Wilaford looked like he belonged with the band. Vincent's manager, Sheriff Tex Davis, described him as "a pretty good guitar player." But he never got to record with Vincent. During his six or weeks or so with the Blue Caps, the band was busy touring, trying to capitalize on a pair of hits and on the reputation that Vincent and the Blue Caps had for turning in a phenomenally exciting show. They had to go back into the studio in October of 1956, however, and Capitol Records producer Ken Nelson wanted to leave nothing to chance; he'd been more than happy with the original line-up, especially with Cliff Gallup's work on the Blue Caps' earlier sessions, which had made the presence of veteran session guitarists Grady Martin and Hank "Sugarfoot" Garland irrelevant. Nelson persuaded Gallup to return to the band for their next session in October of 1956, as well as some more live work with the band. Wilaford's momentary chance at stardom ended as abruptly as it had begun, though his The Girl Can't Help It appearance remained an indelible credit.

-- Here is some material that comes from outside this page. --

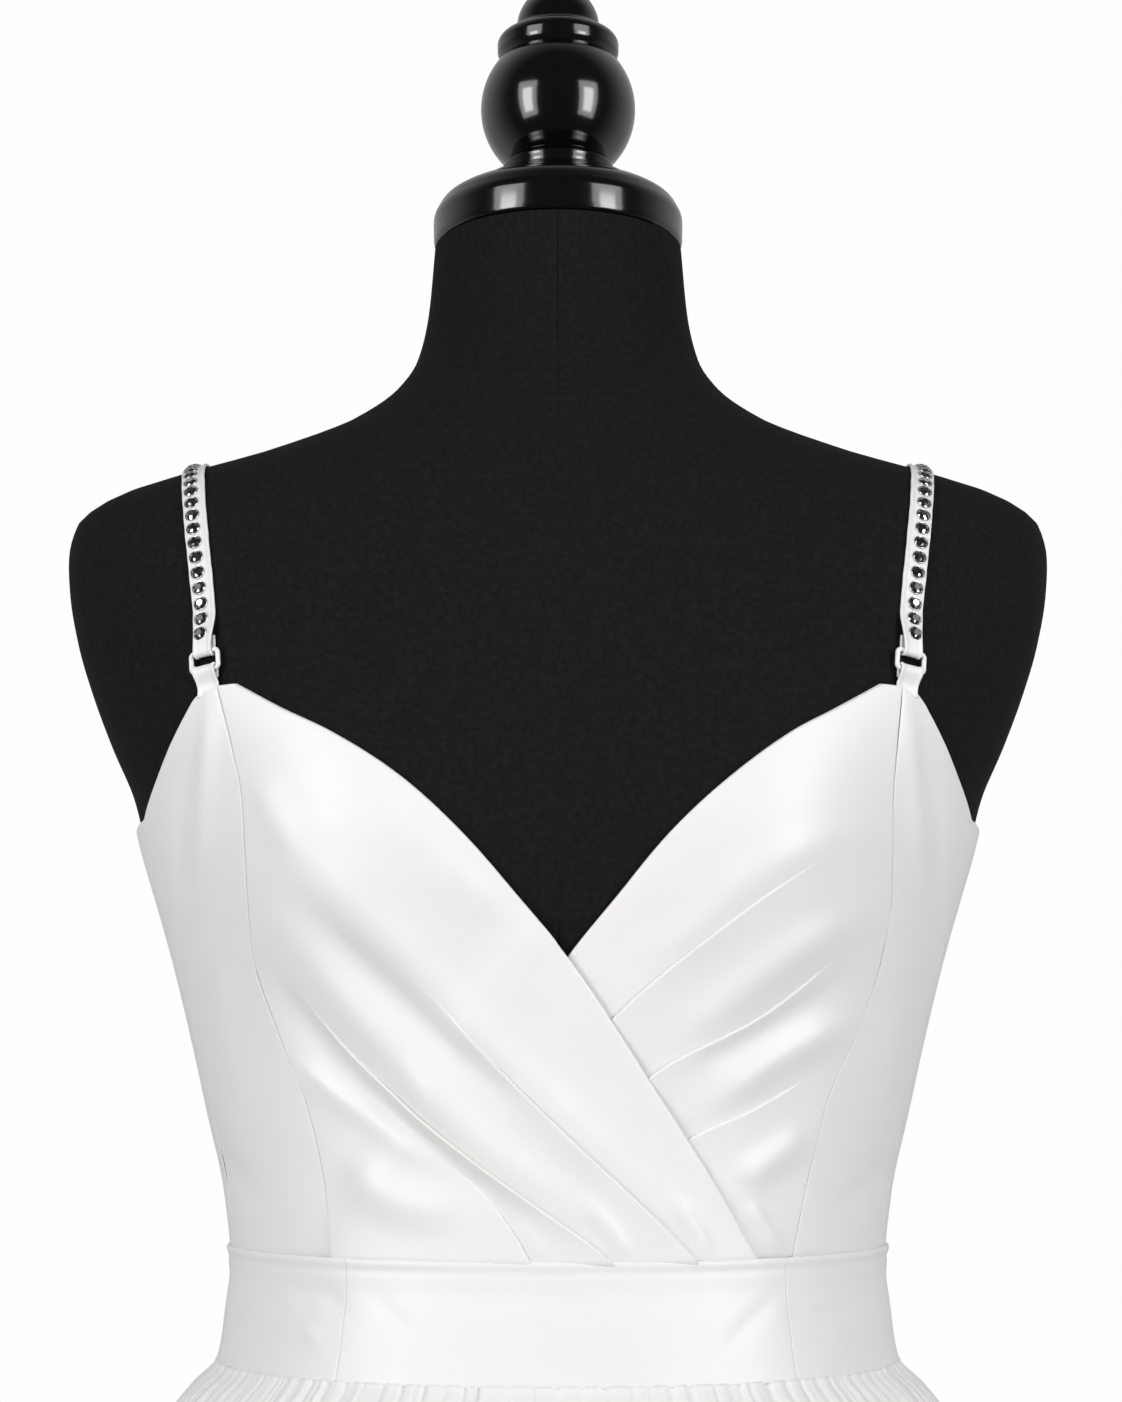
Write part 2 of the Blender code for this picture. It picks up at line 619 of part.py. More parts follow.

Russell Wilaford (whose name has also been spelled Williford and Willaford in some sources) next surfaced in 1958 and 1959 as a member of the Go Boys, an east coast band that played rock & roll and rockabilly music. They cut recordings (sometimes in association with Dudley Callicutt) for Ivin Ballen's Gotham Records label, later issued on the Collectables label CD Be Bop Boogie, as well as playing lots of shows in the District of Columbia-Maryland area. Though he hasn't been heard from much since, his six-week tenure with Vincent assures that his name will continue cropping up in rock & roll histories.